Let’s take another look at that first t-test result:

1-sample t-test and confidence interval (80% confidence)

The confidence level we’ve calculated here is an 80% confidence interval, which translates to a 20% significance. To interpret the results above, we compare the value of p, with the significance, and reject the null hypothesis is p is smaller. But what are the t-statistic and df? The t-statistic here is calculated as the critical value of t, based on a confidence level of 80%, the sample mean and standard deviation, and of course, the fact that we have 100 points of data. (The “df” here stands for degrees of freedom – which stands at 99, calculated from the 100 data points we have and the 1 parameter we’re estimating.)

## Alternative Hypotheses Inequalities

The t.test() command also allows us to evaluate how the confidence intervals look, and what the p-values are, when we have different alternative hypotheses. We can test for the population mean that’s being estimated to be less than, or greater than the expected value. We can also specify what our expected values of mean are.


x80<-t.test(x,conf.level = 0.8, mu = 10.1,alternative = "less" )

x80



Observe how the p-value, confidence intervals have changed.

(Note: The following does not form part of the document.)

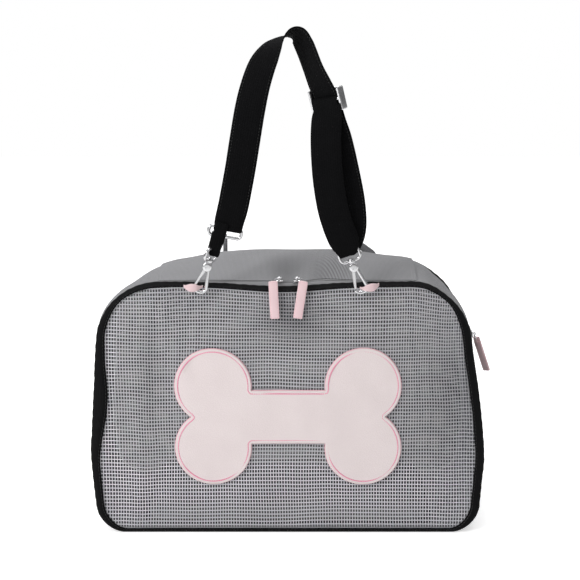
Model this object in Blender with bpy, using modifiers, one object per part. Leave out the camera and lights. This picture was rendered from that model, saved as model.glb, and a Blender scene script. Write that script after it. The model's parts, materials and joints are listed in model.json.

We’ve evaluated the same 80% confidence intervals, with different expected values of the mean of $\mu = 10.1$, and the alternative hypothesis is that this mean $\mu<10.1$.

## Concluding Remarks

When evaluating data to draw conclusions from it, it helps to construct confidence intervals. These tell us general patterns in the data, and also help us estimate variability. In real-life situations, using confidence intervals and t-tests to estimate the presence or absence of a difference between expectation and estimate is valuable. Often, this is the lifeblood of data-driven decision making when dealing with lots of data, and when coming to impactful conclusions about data. R’s power in quickly generating confidence intervals becomes quite an ally, in the right hands – and of course, if you’ve collected the right data.